Two days after the surrender I was able to get through the picket line thrown about the rear of the city of Tsingtau, and could observe better just what damage had been done to the city during the seven days of bombardment.


the victorious Japanese general Kami receiving honors from the Mikado


Ill — War's Typhoon in the City

The city appeared as if a typhoon had passed through it. Its wide asphalt and macadamized streets, fronted by beautiful four- and five-story buildings of German architecture, were vacant. Giant shells, some three feet long and a foot in diameter, were lying about on side-walk and street still unexploded. Trees, splintered at their bases, lay toppled over in the avenues. Windows in the houses were shattered, while gaunt holes in the sides of buildings, where shells had torn their way, made the residence blocks appear to be gasping for air.

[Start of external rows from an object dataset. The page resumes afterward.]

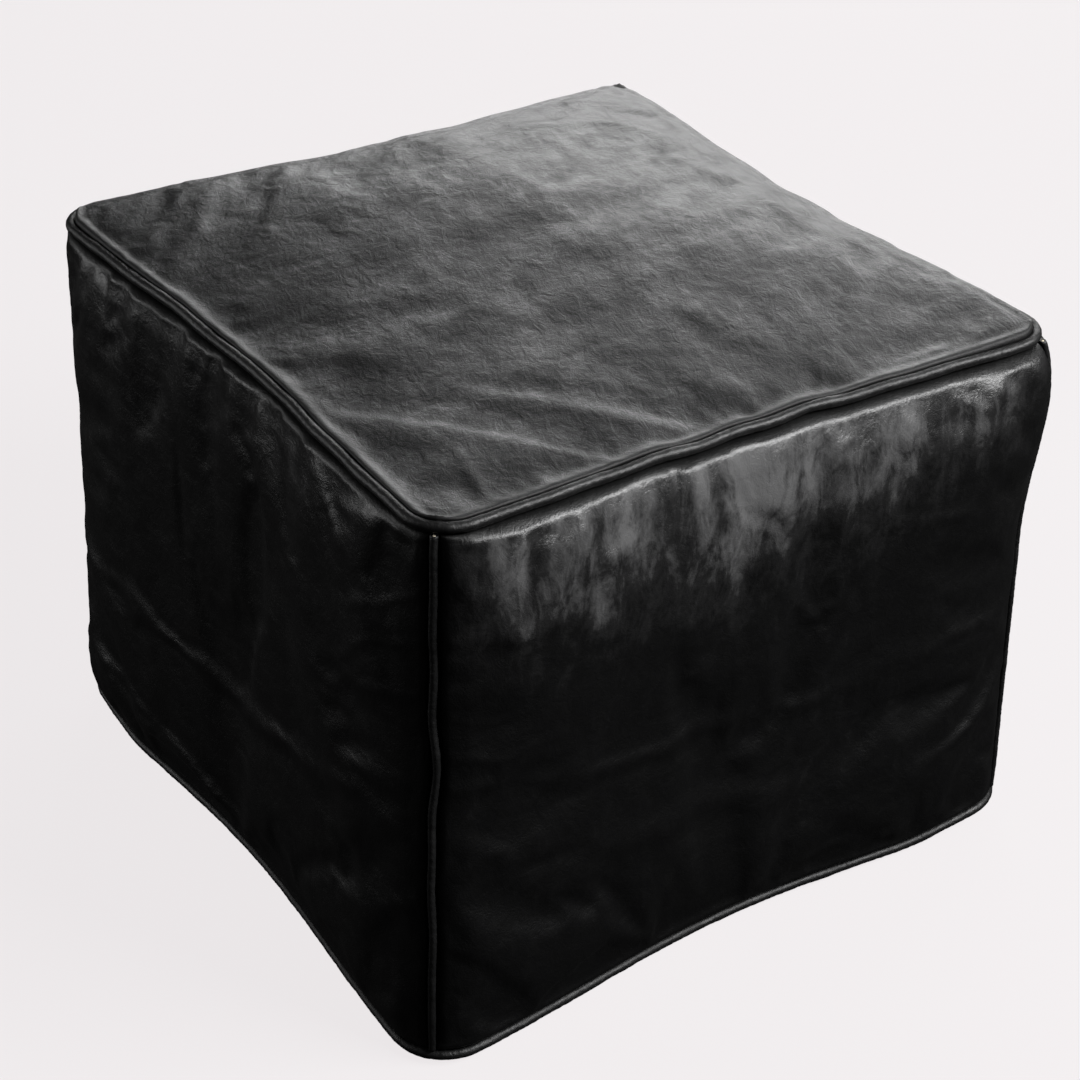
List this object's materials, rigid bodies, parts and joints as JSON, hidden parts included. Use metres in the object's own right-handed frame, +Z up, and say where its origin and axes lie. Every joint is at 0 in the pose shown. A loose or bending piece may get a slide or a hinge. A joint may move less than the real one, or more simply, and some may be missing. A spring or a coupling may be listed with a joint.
{
  "type": "square leather pouf",
  "caption": "Square stuffed floor pouf of sewn leather panels with piped seams, and a zip across the base that gives access to the filling.",
  "frame": {"origin": "on the floor, under the middle of the pouf", "axes": "+Z up; the front side faces -Y, the right side +X; the zip runs along X"},
  "size_m": [0.5097, 0.5125, 0.423],
  "materials": {
    "top_leather": "waxed, cloudy black with lighter grey patches",
    "side_leather": "soft black, half gloss",
    "base_leather": "plain black, matt",
    "piping_leather": "black, half gloss",
    "piping_cord": "twisted cotton",
    "zip_tape": "woven",
    "zip_metal": "antique",
    "liner_cotton": "plain woven",
    "stuffing": "loose fibre"
  },
  "bodies": {
    "cover": {"base_panel_back": "base_leather", "base_panel_front": "base_leather", "base_piping_cord": "piping_cord", "base_piping_cover": "piping_leather", "corner_piping_cord_back_left": "piping_cord", "corner_piping_cord_back_right": "piping_cord", "corner_piping_cord_front_left": "piping_cord", "corner_piping_cord_front_right": "piping_cord", "corner_piping_cover_back_left": "piping_leather", "corner_piping_cover_back_right": "piping_leather", "corner_piping_cover_front_left": "piping_leather", "corner_piping_cover_front_right": "piping_leather", "liner_bag": "liner_cotton", "side_panel_back": "side_leather", "side_panel_front": "side_leather", "side_panel_left": "side_leather", "side_panel_right": "side_leather", "stuffing": "stuffing", "top_panel": "top_leather", "top_piping_cord": "piping_cord", "top_piping_cover": "piping_leather", "zip_bottom_stop": "zip_metal", "zip_tape_back": "zip_tape", "zip_tape_front": "zip_tape", "zip_teeth_back": "zip_metal", "zip_teeth_front": "zip_metal", "zip_top_stop_back": "zip_metal", "zip_top_stop_front": "zip_metal"},
    "slider": {"zip_slider": "zip_metal"},
    "pull": {"zip_pull": "zip_metal"}
  },
  "joints": [
    {"name": "zip_slide", "type": "slide", "parent": "cover", "child": "slider", "axis": [-1, 0, 0], "range_m": [0, 0.328]},
    {"name": "zip_pull_hinge", "type": "hinge", "parent": "slider", "child": "pull", "pos_m": [0.165, 0, 0.006], "axis": [0, -1, 0], "range_deg": [0, 170]}
  ]
}
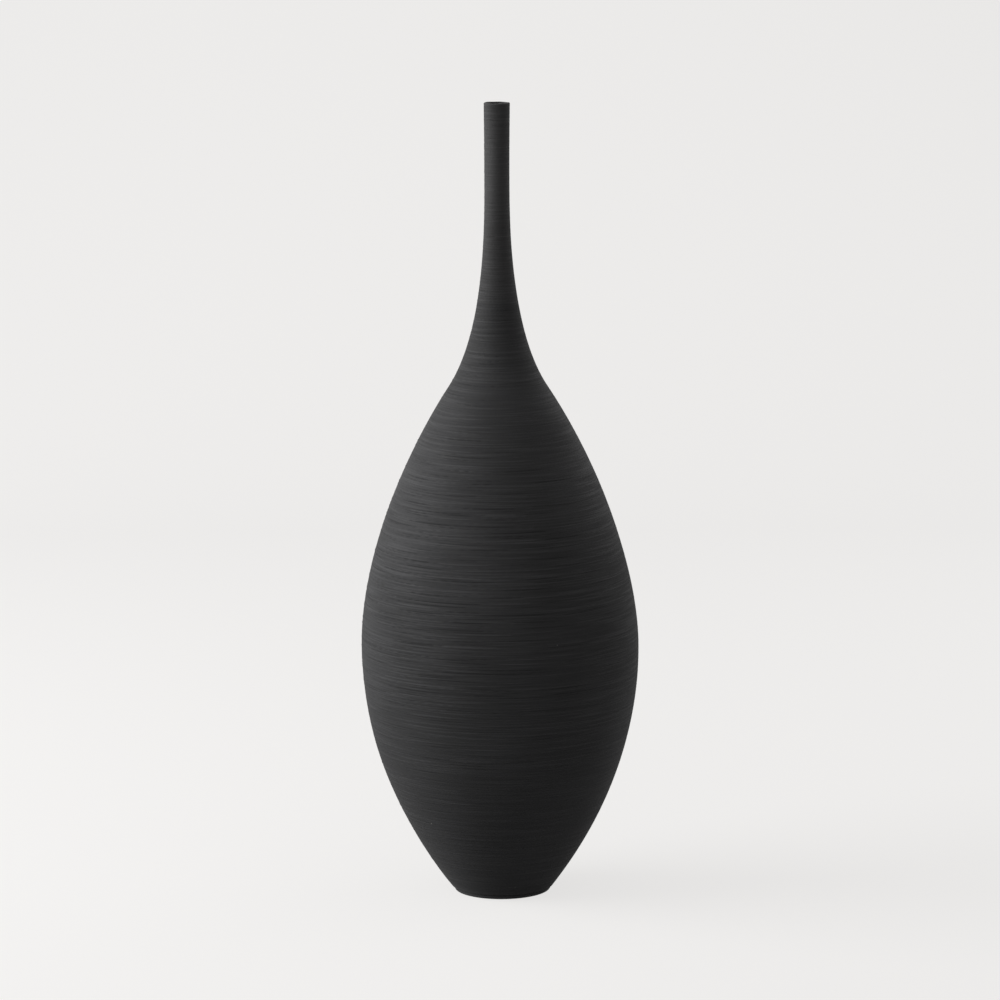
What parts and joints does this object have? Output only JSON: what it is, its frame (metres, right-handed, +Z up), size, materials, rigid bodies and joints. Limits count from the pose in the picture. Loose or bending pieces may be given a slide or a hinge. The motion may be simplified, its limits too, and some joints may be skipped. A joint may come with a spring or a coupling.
{
  "type": "bottle vase",
  "caption": "Tall matte black clay bottle vase: an almond body on a small foot, drawn up into a long thin neck, combed all over with fine uneven rings.",
  "frame": {"origin": "middle of the foot's standing face, on the table", "axes": "+Z up along the axis of the bottle, out of the mouth; the bottle is round, so +X and +Y are free"},
  "size_m": [0.15, 0.15, 0.43],
  "materials": {
    "combed_clay": "matte black fired clay, combed round with fine uneven rings",
    "neck_clay": "matte black fired clay with faint turning rings",
    "lip_clay": "matte black fired clay, wiped smooth",
    "foot_clay": "matte black fired clay, trimmed and slightly rubbed on the standing ring",
    "inner_clay": "dull black fired clay, finger-pressed and unfinished"
  },
  "bodies": {
    "root": {"foot_disc": "foot_clay", "foot_wall": "combed_clay", "lower_belly_wall": "combed_clay", "upper_belly_wall": "combed_clay", "shoulder_wall": "combed_clay", "shoulder_cone": "combed_clay", "neck_tube": "neck_clay", "mouth_tube": "neck_clay", "lip_ring": "lip_clay", "foot_seam_coil": "inner_clay", "lower_seam_coil": "inner_clay", "belly_seam_coil": "inner_clay", "upper_seam_coil": "inner_clay", "shoulder_seam_coil": "inner_clay"}
  },
  "joints": []
}
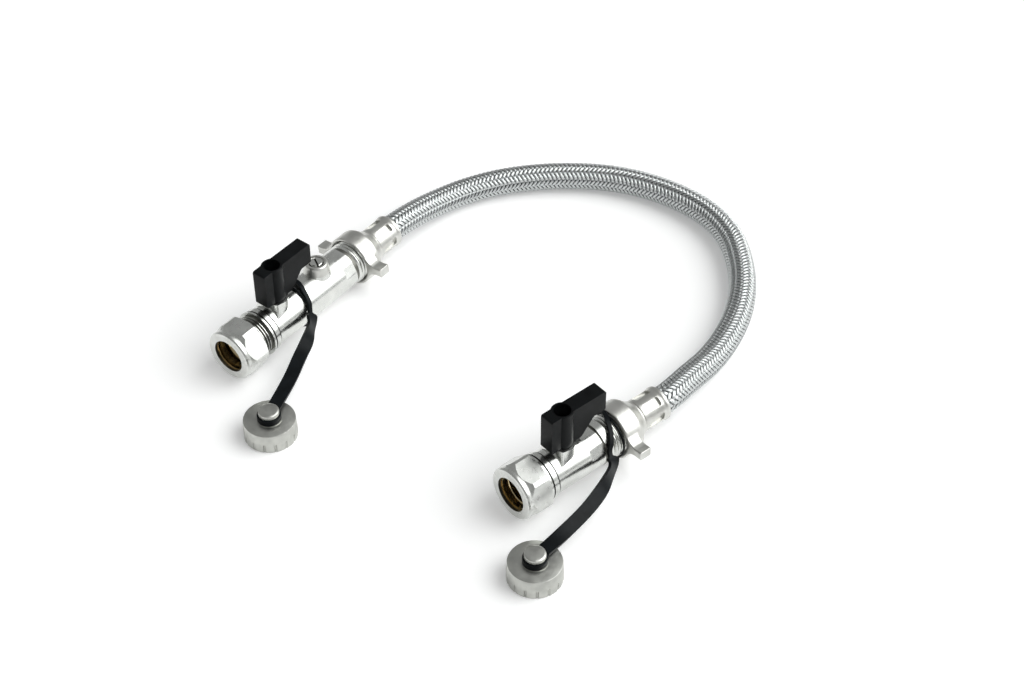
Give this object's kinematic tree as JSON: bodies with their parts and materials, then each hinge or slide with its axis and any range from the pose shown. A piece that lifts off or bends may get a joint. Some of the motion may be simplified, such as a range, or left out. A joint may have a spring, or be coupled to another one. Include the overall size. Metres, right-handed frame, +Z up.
{
  "type": "boiler filling loop",
  "caption": "Filling loop for a heating system: isolating valves with levers, compression ends, capped straps, wing nuts and a braided hose.",
  "frame": {"origin": "middle of the fittings' outer box, on the floor they lie on; the hose isn't counted", "axes": "+Z up; +X from the longer valve to the shorter; +Y from the compression ends to the hose"},
  "size_m": [0.2234, 0.2641, 0.0453],
  "materials": {
    "nickel_plate": "bright nickel plate on brass",
    "satin_casting": "satin nickel plate on cast brass",
    "grey_casting": "dull nickel plate on cast brass",
    "plain_brass": "turned",
    "polished_steel": "polished stainless steel",
    "seat_plastic": "smooth fluoropolymer",
    "check_plastic": "moulded acetal",
    "lever_plastic": "satin black nylon",
    "strap_plastic": "flexible black moulding",
    "seal_rubber": "matt",
    "steel_braid": "rubber hose in a braid of stainless steel wire"
  },
  "bodies": {
    "valves_and_hose": {"braided_hose": "steel_braid", "left_test_screw": "nickel_plate", "left_test_screw_seal": "seal_rubber", "left_check_front_cage": "check_plastic", "left_check_front_spring": "polished_steel", "left_check_rear_cage": "check_plastic", "left_check_rear_spring": "polished_steel", "left_valve_body": "nickel_plate", "left_olive": "plain_brass", "left_seat_front": "seat_plastic", "left_seat_rear": "seat_plastic", "left_seat_retainer": "plain_brass", "left_tail_washer": "seal_rubber", "left_hose_tail": "plain_brass", "left_ferrule": "satin_casting", "right_valve_body": "nickel_plate", "right_olive": "plain_brass", "right_seat_front": "seat_plastic", "right_seat_rear": "seat_plastic", "right_seat_retainer": "plain_brass", "right_tail_washer": "seal_rubber", "right_hose_tail": "plain_brass", "right_ferrule": "satin_casting"},
    "left_nut": {"left_compression_nut": "nickel_plate"},
    "left_lever_and_ball": {"left_lever": "lever_plastic", "left_lever_screw": "polished_steel", "left_stem": "plain_brass", "left_stem_oring": "seal_rubber", "left_ball": "polished_steel"},
    "left_hose_nut": {"left_wing_nut": "satin_casting"},
    "left_strap": {"left_strap": "strap_plastic"},
    "left_cap": {"left_cap": "grey_casting", "left_cap_seal": "seal_rubber"},
    "right_nut": {"right_compression_nut": "nickel_plate"},
    "right_lever_and_ball": {"right_lever": "lever_plastic", "right_lever_screw": "polished_steel", "right_stem": "plain_brass", "right_stem_oring": "seal_rubber", "right_ball": "polished_steel"},
    "right_hose_nut": {"right_wing_nut": "satin_casting"},
    "right_strap": {"right_strap": "strap_plastic"},
    "right_cap": {"right_cap": "grey_casting", "right_cap_seal": "seal_rubber"},
    "left_check_front_poppet": {"left_check_front_poppet": "check_plastic"},
    "left_check_rear_poppet": {"left_check_rear_poppet": "check_plastic"}
  },
  "joints": [
    {"name": "left_lever_quarter_turn", "type": "hinge", "parent": "valves_and_hose", "child": "left_lever_and_ball", "pos_m": [-0.08531, -0.01271, 0.0129], "axis": [0, 0, 1], "range_deg": [-90, 0]},
    {"name": "left_nut_turn", "type": "hinge", "parent": "valves_and_hose", "child": "left_nut", "pos_m": [-0.08205, -0.04369, 0.0129], "axis": [-0.1049, 0.9945, 0], "continuous": true},
    {"name": "left_wing_nut_turn", "type": "hinge", "parent": "valves_and_hose", "child": "left_hose_nut", "pos_m": [-0.09059, 0.03731, 0.0129], "axis": [-0.1049, 0.9945, 0], "continuous": true},
    {"name": "left_strap_swing", "type": "hinge", "parent": "valves_and_hose", "child": "left_strap", "pos_m": [-0.08649, -0.00162, 0.0129], "axis": [0.1049, -0.9945, 0], "range_deg": [-60, 40]},
    {"name": "left_cap_turn", "type": "hinge", "parent": "left_strap", "child": "left_cap", "pos_m": [-0.04142, -0.05615, 0], "axis": [0, 0, 1], "continuous": true},
    {"name": "right_lever_quarter_turn", "type": "hinge", "parent": "valves_and_hose", "child": "right_lever_and_ball", "pos_m": [0.07172, 0.01055, 0.0129], "axis": [0, 0, 1], "range_deg": [-90, 0]},
    {"name": "right_nut_turn", "type": "hinge", "parent": "valves_and_hose", "child": "right_nut", "pos_m": [0.06876, -0.01744, 0.0129], "axis": [0.1049, 0.9945, 0], "continuous": true},
    {"name": "right_wing_nut_turn", "type": "hinge", "parent": "valves_and_hose", "child": "right_hose_nut", "pos_m": [0.07463, 0.0382, 0.0129], "axis": [0.1049, 0.9945, 0], "continuous": true},
    {"name": "right_strap_swing", "type": "hinge", "parent": "valves_and_hose", "child": "right_strap", "pos_m": [0.07449, 0.03691, 0.0129], "axis": [-0.1049, -0.9945, 0], "range_deg": [-60, 40]},
    {"name": "right_cap_turn", "type": "hinge", "parent": "right_strap", "child": "right_cap", "pos_m": [0.0995, -0.03491, 0], "axis": [0, 0, 1], "continuous": true},
    {"name": "left_check_front_opening", "type": "slide", "parent": "valves_and_hose", "child": "left_check_front_poppet", "axis": [-0.1049, 0.9945, 0], "range_m": [0, 0.0022], "stiffness_N_per_m": 60, "springref_m": -0.002, "deforming": ["left_check_front_spring"]},
    {"name": "left_check_rear_opening", "type": "slide", "parent": "valves_and_hose", "child": "left_check_rear_poppet", "axis": [-0.1049, 0.9945, 0], "range_m": [0, 0.0022], "stiffness_N_per_m": 60, "springref_m": -0.002, "deforming": ["left_check_rear_spring"]}
  ]
}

Out in the harbor could be seen the spars of the Rickmers and two or three other German freighters, which had been sunk at the opening of hostilities about the city, while farther out in the channel was the grave of the Austrian cruiser, Kaiserin Elisabeth, which had been sunk by the Germans.

The whole scene seemed one of devastation. Streets deserted of people, show-fronts of stores completely gone, as was also the merchandise, harbors deserted of ships, and not even a sign of a ricksha to remind you of the Orient.

Such was Tsingtau as I first saw it two days after its surrender. But for the continual sight of the Rising Sun flag flapping from every peak in the rear of the city, as well as from every Government building, and its message of "occupied," one would have thought Tsingtau a city deserted.